§ DATA LISTING:
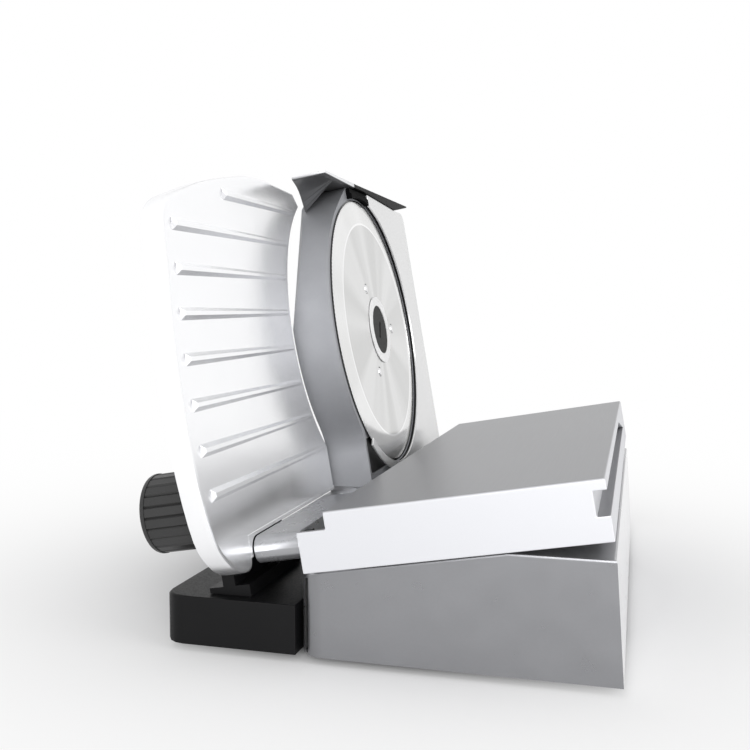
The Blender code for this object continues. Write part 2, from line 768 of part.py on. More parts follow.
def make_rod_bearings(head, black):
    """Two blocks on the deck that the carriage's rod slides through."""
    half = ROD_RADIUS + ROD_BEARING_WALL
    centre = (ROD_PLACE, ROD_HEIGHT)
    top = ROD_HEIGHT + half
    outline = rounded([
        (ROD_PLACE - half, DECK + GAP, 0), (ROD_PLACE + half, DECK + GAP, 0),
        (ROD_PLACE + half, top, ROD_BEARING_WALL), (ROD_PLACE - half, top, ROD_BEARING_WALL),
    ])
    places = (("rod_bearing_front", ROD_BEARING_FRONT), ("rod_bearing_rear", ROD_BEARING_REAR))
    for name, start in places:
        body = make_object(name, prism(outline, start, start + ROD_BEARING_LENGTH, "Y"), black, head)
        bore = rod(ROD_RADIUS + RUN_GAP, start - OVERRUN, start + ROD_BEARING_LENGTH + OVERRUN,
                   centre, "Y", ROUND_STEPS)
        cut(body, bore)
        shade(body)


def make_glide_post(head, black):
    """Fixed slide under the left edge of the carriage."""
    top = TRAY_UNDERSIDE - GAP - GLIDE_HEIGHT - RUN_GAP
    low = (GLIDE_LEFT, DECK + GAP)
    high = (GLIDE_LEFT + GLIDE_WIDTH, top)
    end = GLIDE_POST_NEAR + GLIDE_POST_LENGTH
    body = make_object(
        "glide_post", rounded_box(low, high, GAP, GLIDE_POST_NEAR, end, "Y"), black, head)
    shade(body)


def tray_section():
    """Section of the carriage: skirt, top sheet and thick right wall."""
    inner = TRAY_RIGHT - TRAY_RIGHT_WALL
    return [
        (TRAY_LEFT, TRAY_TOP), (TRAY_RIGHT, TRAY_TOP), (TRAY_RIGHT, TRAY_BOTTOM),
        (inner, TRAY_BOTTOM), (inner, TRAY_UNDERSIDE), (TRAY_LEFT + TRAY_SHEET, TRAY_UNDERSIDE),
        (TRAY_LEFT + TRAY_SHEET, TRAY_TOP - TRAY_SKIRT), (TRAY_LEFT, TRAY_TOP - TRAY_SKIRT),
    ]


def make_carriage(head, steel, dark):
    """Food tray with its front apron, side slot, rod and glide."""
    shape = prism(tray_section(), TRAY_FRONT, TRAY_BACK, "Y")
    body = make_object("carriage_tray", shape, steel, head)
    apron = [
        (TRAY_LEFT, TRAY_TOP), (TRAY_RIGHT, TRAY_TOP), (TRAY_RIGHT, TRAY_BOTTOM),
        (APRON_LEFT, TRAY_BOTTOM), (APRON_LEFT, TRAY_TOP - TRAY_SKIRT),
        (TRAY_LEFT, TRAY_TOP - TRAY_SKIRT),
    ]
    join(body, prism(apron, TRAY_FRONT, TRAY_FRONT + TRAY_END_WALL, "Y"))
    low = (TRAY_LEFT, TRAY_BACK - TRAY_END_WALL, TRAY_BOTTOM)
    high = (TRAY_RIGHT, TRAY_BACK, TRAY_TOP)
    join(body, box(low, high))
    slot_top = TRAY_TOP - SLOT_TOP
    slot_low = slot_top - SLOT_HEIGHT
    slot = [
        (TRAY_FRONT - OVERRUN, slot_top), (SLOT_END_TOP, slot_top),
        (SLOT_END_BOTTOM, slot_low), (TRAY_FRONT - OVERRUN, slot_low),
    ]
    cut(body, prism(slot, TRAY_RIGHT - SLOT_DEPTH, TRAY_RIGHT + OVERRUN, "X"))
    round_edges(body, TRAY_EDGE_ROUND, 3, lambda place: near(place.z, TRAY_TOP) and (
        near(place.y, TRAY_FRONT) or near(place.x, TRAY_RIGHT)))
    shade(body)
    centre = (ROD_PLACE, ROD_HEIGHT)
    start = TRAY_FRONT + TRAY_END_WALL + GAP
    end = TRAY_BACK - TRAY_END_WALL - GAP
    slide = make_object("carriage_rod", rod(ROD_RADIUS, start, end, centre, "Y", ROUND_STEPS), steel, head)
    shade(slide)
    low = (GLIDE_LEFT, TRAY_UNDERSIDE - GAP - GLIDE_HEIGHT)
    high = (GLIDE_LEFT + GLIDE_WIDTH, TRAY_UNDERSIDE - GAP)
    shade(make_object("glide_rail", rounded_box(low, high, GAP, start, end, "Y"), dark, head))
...
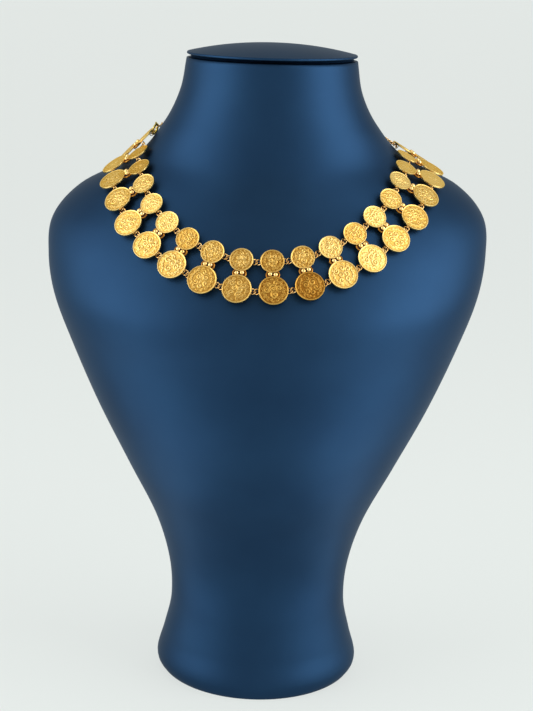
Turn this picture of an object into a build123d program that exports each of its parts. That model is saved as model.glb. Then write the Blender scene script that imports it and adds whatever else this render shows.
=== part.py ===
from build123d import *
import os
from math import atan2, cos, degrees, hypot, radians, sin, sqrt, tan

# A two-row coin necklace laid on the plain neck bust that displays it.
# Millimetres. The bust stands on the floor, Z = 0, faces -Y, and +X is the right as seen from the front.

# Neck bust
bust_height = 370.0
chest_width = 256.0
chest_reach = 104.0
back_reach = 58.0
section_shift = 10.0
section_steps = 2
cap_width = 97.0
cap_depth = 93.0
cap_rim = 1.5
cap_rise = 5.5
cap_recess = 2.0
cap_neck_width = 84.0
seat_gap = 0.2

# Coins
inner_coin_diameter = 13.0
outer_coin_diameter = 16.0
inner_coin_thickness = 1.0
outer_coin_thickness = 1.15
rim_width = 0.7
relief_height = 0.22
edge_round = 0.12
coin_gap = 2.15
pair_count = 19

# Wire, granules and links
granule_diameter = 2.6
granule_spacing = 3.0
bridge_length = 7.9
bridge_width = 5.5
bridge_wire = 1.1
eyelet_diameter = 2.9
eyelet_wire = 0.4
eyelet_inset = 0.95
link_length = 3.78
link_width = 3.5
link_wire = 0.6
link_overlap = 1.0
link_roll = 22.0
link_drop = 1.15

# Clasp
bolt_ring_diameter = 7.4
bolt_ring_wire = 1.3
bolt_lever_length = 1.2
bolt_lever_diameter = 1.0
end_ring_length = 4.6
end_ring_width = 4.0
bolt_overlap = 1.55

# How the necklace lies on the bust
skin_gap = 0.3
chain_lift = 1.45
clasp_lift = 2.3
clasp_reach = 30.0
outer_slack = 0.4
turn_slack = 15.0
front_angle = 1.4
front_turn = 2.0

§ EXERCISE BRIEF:
Extract every line containing the string "Blender" from the material.

§ WRITTEN ANSWER:
The Blender code for this object continues. Write part 2, from line 768 of part.py on. More parts follow.
Turn this picture of an object into a build123d program that exports each of its parts. That model is saved as model.glb. Then write the Blender scene script that imports it and adds whatever else this render shows.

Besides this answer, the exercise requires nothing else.